* [What is expected]: Return each line of the listing that contains the string "names".

★ ★ ★

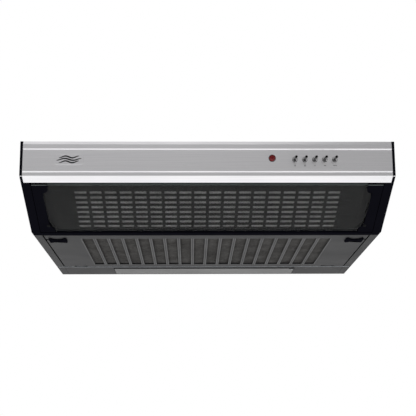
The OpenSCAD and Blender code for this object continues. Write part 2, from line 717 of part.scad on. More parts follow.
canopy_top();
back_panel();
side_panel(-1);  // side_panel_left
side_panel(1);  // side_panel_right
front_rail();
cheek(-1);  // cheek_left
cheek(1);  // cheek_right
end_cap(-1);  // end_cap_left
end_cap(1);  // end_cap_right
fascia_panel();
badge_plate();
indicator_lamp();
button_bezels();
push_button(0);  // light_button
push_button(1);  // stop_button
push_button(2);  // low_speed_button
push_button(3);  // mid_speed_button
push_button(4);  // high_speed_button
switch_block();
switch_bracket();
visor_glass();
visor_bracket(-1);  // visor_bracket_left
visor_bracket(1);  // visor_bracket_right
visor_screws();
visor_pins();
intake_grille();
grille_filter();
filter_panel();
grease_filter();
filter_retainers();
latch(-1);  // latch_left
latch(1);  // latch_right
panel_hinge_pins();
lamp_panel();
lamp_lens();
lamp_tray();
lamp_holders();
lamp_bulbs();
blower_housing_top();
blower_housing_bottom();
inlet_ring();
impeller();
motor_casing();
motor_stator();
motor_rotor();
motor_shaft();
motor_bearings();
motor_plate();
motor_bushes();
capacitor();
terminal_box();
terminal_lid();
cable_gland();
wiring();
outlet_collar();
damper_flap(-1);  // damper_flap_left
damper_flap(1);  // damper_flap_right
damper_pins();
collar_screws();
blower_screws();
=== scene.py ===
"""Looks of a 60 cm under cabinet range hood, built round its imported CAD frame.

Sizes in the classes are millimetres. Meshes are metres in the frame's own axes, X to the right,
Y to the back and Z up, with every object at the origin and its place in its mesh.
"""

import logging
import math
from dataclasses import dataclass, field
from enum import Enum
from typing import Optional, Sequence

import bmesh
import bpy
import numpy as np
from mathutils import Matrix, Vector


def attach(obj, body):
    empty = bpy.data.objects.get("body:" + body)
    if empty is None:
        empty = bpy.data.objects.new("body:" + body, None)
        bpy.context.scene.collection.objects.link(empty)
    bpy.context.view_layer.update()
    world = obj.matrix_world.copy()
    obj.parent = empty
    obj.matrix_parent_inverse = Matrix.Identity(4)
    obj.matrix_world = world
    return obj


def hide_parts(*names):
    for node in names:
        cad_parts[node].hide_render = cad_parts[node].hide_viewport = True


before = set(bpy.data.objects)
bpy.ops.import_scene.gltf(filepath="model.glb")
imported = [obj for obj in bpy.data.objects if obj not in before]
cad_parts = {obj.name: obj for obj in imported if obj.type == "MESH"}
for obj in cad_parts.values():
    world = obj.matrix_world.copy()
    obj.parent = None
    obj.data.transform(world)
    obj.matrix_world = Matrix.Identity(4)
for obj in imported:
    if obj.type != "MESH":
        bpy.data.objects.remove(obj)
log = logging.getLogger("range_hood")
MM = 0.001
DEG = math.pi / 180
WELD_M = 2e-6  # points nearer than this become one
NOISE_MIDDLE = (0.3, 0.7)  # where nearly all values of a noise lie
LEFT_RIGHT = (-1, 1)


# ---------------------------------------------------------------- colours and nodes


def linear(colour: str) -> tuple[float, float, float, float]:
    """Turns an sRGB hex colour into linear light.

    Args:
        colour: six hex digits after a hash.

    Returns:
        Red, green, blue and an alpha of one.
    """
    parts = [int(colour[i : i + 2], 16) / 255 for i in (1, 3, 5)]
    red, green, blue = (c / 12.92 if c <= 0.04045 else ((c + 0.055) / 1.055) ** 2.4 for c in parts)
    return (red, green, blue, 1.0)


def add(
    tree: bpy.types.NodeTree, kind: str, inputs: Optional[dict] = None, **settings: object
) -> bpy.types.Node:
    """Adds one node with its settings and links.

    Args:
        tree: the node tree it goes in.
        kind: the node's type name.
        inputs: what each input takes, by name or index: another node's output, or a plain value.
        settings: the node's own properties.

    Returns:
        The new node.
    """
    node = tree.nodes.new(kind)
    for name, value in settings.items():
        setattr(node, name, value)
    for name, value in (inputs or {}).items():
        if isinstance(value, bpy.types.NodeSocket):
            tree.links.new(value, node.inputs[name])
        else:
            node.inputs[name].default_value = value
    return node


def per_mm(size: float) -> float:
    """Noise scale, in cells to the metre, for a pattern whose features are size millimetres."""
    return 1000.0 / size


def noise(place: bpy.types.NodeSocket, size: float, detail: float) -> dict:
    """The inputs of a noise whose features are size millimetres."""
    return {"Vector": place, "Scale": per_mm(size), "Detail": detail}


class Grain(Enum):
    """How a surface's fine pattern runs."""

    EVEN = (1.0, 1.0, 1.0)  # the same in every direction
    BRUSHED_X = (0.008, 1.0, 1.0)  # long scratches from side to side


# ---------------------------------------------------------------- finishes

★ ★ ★

* [Final result]:
def hide_parts(*names):
    for node in names:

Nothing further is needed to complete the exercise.